While the World Cup brings England together in ecstatic union, politics continues to tear it apart. Back in the misty days of 2016, when Donald Trump was rising, Nigel Farage was smiling and legends of culture were dying at a rate of one per week, a line of Antonio Gramsci’s drifted back into the discourse: "The crisis consists precisely in the fact that the old is dying and the new cannot be born."
In that year, the idea that politics in a place like the United Kingdom would resemble, almost always, the sight of a fat adult baby yowling indecipherably as it rolled around in a paddling pool seemed entirely new. Back in 2016, it seemed as though the chaos of 2016 was the anomaly. It’s not the anomaly anymore. For too long, too many people have been too badly served by a political and economic system that serves too few. That truth is out of the bag now. But what can or might address it is stuck in utero, writhing this way and that, unable to see the light of day.

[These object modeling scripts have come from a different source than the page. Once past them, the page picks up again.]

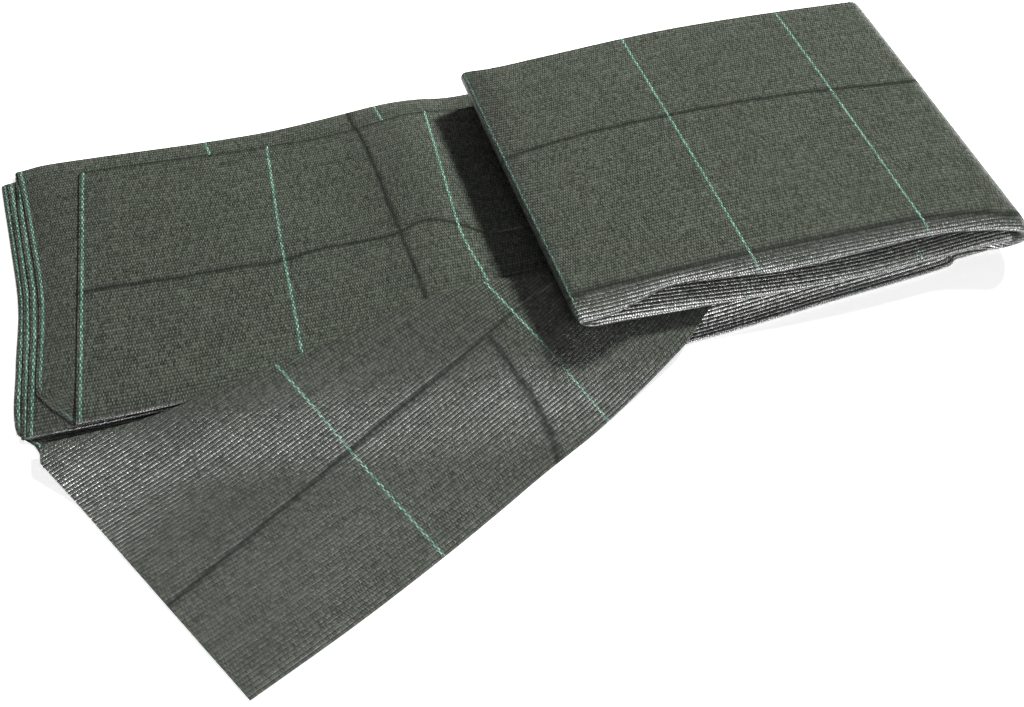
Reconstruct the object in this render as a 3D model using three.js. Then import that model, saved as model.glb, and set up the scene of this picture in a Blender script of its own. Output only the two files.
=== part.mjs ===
// A cut of woven ground and shade cloth, folded back and forth into a strip of five layers,
// the strip folded over into a bundle at one end, and its last layer pulled out as a flap.
// Millimetres, +Z up. X runs along the strip, from its open end to the bundle.
import * as THREE from 'three';

// The cloth and its layers
const clothThickness = 1.0;
const layerPitch = 1.8; // from one layer's middle to the next one's
const layerCount = 5; // the last one, layer 0, carries the flap
const flapUnderside = layerCount; // the level of the part that turns back over the strip
const foldBulge = 1.15; // a fold is this much longer than a half circle
const clothWidth = 1588; // from edge to edge, measured along the strip

// The strip's path, seen from the front: along the floor, up at the right and back over the top,
// down at the left and in again between the two
const rightTurnX = 712;
const rightTurnRadius = 17.25;
const leftTurnX = 342.5;
const leftTurnRadius = 10.5;
const bundleSkew = 20; // how far the left turn leans from front to back
const bundleDepth = 236;
const bundleMiddleY = 110;

// Where the path changes, as a distance along it
const pathRightStart = rightTurnX;
const pathRightEnd = pathRightStart + Math.PI * rightTurnRadius;
const pathLeftStart = pathRightEnd + rightTurnX - leftTurnX;
const pathLeftEnd = pathLeftStart + Math.PI * leftTurnRadius;
const bundleStart = pathRightStart - 12; // from here layer 0's front starts to roll instead
const bundleTopZ = 2 * rightTurnRadius;
const bundleInnerZ = bundleTopZ - 2 * leftTurnRadius;

// The folds at the back and at the front, by distance along the path
const backFold = [
  { along: -60, y: 254 },
  { along: 150, y: 248 },
  { along: 260, y: 257 },
  { along: 330, y: 256 },
  { along: 712, y: 259 },
  { along: 766, y: 264 },
  { along: 950, y: 267 },
  { along: 1090, y: 256 },
  { along: 1136, y: 250 },
];
const frontFold = [
  { along: -60, y: 3 },
  { along: 0, y: 0 },
  { along: 712, y: 0 },
  { along: 766, y: -4 },
  { along: 800, y: 3 },
  { along: 900, y: 6 },
  { along: 1060, y: 5 },
  { along: 1136, y: 1 },
];

// Layer 0 comes forward on the floor past the strip's front, to a nose, and turns back over it:
// it stays low as far as rampY, and is up at the strip's top just before the strip's front
const floorNose = [
  { x: -60, y: -22, rampY: -14 },
  { x: 120, y: -30, rampY: -17 },
  { x: 300, y: -40, rampY: -34 },
  { x: 440, y: -38, rampY: -35 },
  { x: 560, y: -30, rampY: -27 },
  { x: 650, y: -24, rampY: -21 },
  { x: 712, y: -17, rampY: -14 },
];
const rampEndY = -3.5;

// In the bundle it rolls round the front of the layers instead, and stands out by this much
const bundleNose = [
  { along: 700, out: 14 },
  { along: 766, out: 16 },
  { along: 830, out: 11 },
  { along: 980, out: 15 },
  { along: 1075, out: 9 },
  { along: 1136, out: 19 },
  { along: 1200, out: 19 },
  { along: 1390, out: 26 },
  { along: 1526, out: 23 },
];
const bundleTurnUnder = 30; // how far it reaches in under the bundle's top

// The ridge where layer 0 folds forward again as the flap, and the flap's free edge: a row for
// each place along the width
const ridge = [
  { width: 0, x: -27, y: -10, endX: 92, endY: -203 },
  { width: 80, x: 57, y: -7, endX: 158, endY: -177 },
  { width: 150, x: 131, y: 9, endX: 217, endY: -151 },
  { width: 200, x: 184, y: 23, endX: 261, endY: -130 },
  { width: 240, x: 227, y: 35, endX: 295, endY: -113 },
  { width: 300, x: 292, y: 44, endX: 350, endY: -87 },
  { width: 390, x: 388, y: 46, endX: 425, endY: -44 },
  { width: 450, x: 452, y: 44, endX: 471, endY: -12 },
  { width: 700, x: 665, y: 44, endX: 684, endY: -12 },
];
const flapWidth = 450; // from there on the flap lies out of sight, and ends
const ridgeBulge = 1.6;
const kneeLength = 8; // the flap's free side starts straight forward for this length
const kneeFade = 40;
const settle = { near: -8, farLeft: -62, farRight: -100 }; // where the flap comes down to the floor
const settleSoftness = 1.5;
const noseFall = 13; // over the nose it comes down within this length

// Soft rises of the layers: the strip's, as a share of its height, and the bundle top's, in mm
const stripRises = [
  { x: 266, y: 195, rx: 36, ry: 75, rise: 0.8 },
  { x: 260, y: 90, rx: 38, ry: 60, rise: 0.4 },
  { x: 120, y: 120, rx: 70, ry: 80, rise: 0.1 },
  { x: 20, y: 230, rx: 60, ry: 50, rise: 0.18 },
];
const stripLoft = 0.12;
const loftEnd = { from: 324, to: 284 }; // no rise under the bundle
const bundleRises = [
  { x: 520, y: 120, rx: 150, ry: 110, rise: 1.6 },
  { x: 333, y: 246, rx: 30, ry: 45, rise: 2.5 },
  { x: 660, y: 200, rx: 60, ry: 60, rise: 1 },
];

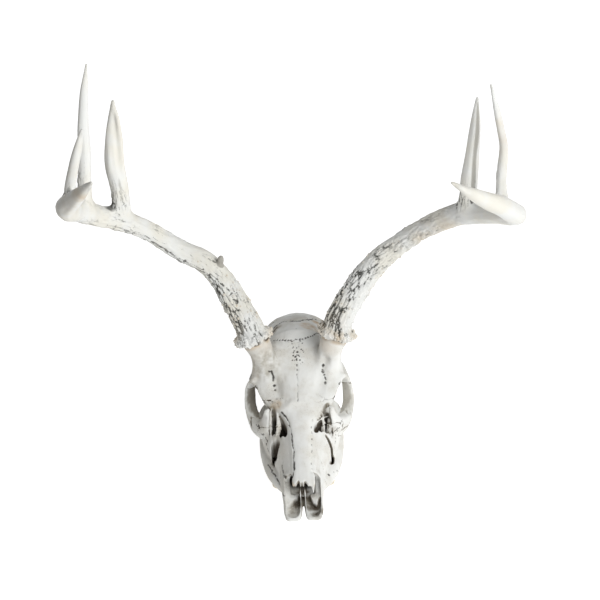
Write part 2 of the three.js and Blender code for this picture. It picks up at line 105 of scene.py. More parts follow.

This week in Westminster only reminds us of that. The country is hostage to the ceaseless psychodrama playing out in the Conservative party. Brexit voters aren’t happy. Remain voters aren’t happy. Their political representatives in government aren’t happy. They are concerned for their careers and for their pockets. No one knows what Brexit will look like or how it will be achieved. The great mass of the establishment doesn’t really want it to happen, but has been charged with the task anyway.
The Conservative party might be too monstrously addicted to power to finally cave in and let someone else take over the reins. Rather than letting the new be born, it might simply sink the whole country, cast the British Isles to the bottom of the northern seas in the name of keeping the honourable member for Eton and the City of London in charge. It has become the fox in Antichrist, looking up at Willem Defoe and telling him: "Chaos reigns."
It’s the summer of 2018 and national newspapers report that environmental catastrophe and royal weddings are getting Britain’s economy back on track. It’s the summer of 2018 and Boris Johnson has resigned as foreign secretary. A man who once said that the continent of Africa’s problem was not that it had been colonised but that those colonisers left, Johnson has said that the UK is in danger of turning into a "colony" of the European Union. It is reported that the only thing that might end the heatwave once and for all is a hurricane from the US. Right on cue, Donald Trump is touching down for a whirlwind visit.
But there is the football. There is the World Cup. There is Gareth Southgate, a leader who seems almost egoless, a thoughtful man who isn’t going to start throwing some big dick energy around the dressing room. There is a team playing together. They probably won’t win it. But they might. Britain might burn to the ground. It might go sinking giggling into the sea. But it might not. Out of an unbearable situation, something hopeful might emerge.